**GOAL:**
Find each line holding the word "from" and give the total alone.

**DATA BLOCK:**
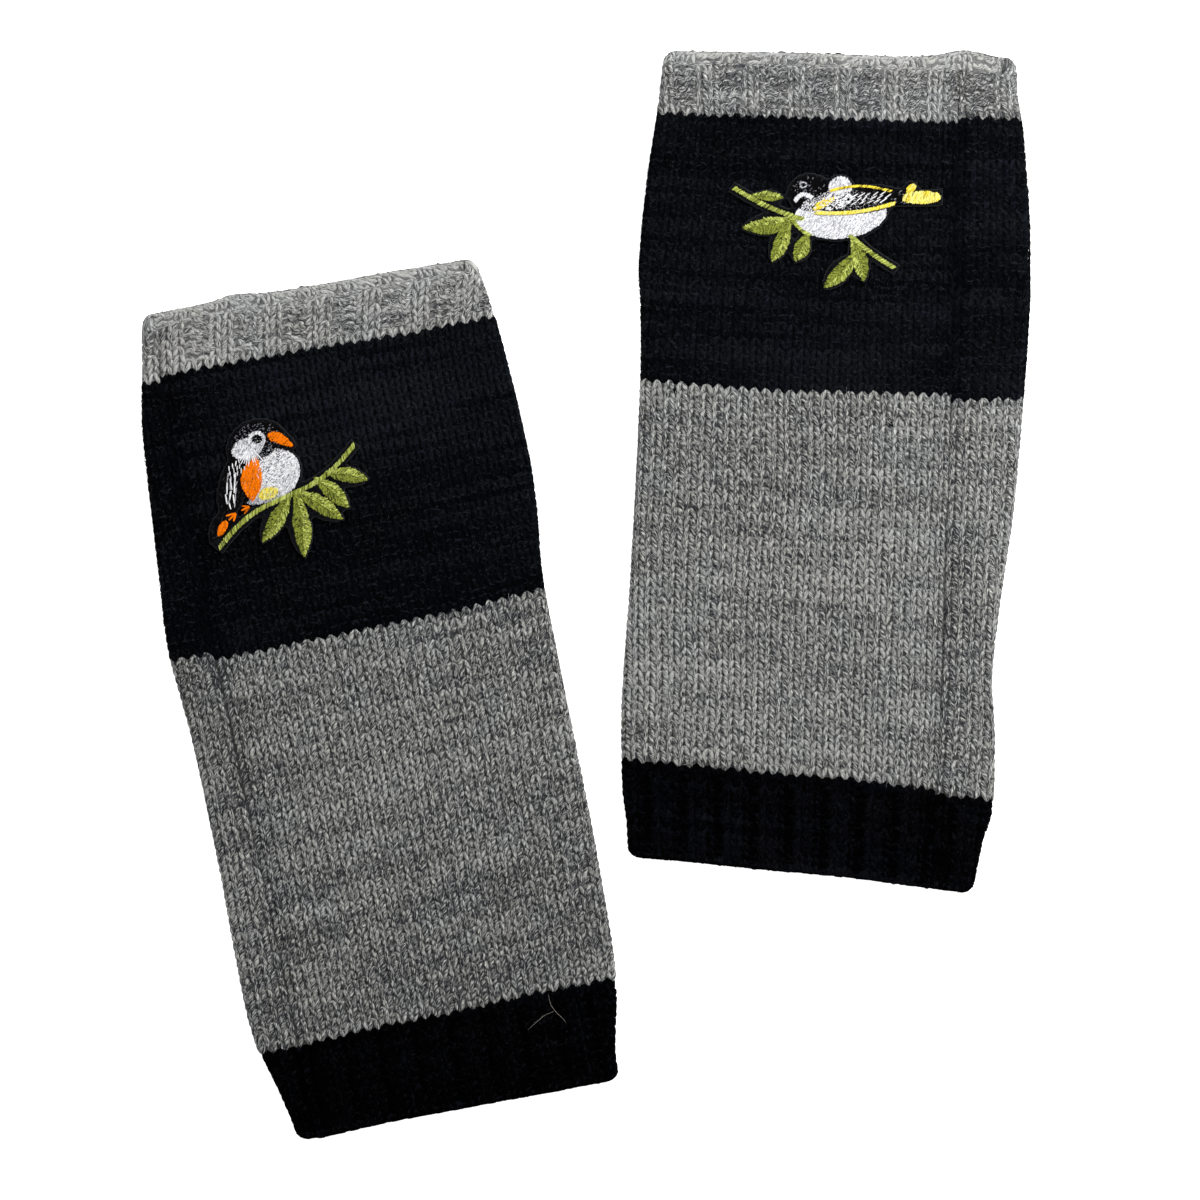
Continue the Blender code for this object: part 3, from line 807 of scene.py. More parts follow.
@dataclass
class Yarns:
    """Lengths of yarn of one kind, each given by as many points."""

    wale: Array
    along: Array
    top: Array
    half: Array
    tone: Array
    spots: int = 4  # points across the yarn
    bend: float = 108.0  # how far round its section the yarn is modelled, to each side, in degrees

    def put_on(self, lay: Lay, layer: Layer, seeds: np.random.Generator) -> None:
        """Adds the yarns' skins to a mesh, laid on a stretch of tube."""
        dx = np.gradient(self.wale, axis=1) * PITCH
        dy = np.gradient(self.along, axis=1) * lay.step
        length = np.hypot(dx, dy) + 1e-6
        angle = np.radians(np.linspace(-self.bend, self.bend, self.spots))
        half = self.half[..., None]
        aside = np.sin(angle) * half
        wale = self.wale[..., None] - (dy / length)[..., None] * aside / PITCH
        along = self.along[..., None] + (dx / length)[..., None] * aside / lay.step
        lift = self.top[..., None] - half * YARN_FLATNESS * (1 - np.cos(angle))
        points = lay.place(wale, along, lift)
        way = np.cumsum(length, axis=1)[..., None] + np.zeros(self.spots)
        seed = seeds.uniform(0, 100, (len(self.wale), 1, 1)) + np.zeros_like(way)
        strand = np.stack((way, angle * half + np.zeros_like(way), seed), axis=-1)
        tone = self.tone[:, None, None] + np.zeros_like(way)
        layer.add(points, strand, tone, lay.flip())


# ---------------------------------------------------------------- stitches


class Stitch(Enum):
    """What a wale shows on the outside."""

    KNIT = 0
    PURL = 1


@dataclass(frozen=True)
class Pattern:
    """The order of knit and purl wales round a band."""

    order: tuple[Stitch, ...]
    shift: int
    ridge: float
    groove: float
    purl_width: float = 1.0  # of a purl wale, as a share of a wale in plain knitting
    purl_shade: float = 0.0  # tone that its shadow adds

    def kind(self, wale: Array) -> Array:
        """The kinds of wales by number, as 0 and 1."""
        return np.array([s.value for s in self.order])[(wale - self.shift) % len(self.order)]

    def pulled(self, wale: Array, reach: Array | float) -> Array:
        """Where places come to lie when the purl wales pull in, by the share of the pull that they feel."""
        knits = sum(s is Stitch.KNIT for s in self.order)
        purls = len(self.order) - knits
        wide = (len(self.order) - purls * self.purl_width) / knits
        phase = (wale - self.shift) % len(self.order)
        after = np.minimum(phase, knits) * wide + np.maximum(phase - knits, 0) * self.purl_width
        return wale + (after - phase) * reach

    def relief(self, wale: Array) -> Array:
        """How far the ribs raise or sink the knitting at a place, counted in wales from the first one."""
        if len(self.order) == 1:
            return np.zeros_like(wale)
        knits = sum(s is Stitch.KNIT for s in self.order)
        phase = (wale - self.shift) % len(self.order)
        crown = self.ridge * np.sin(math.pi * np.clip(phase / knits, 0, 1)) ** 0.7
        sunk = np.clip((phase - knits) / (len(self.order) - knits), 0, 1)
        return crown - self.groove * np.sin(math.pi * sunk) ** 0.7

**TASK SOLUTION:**
2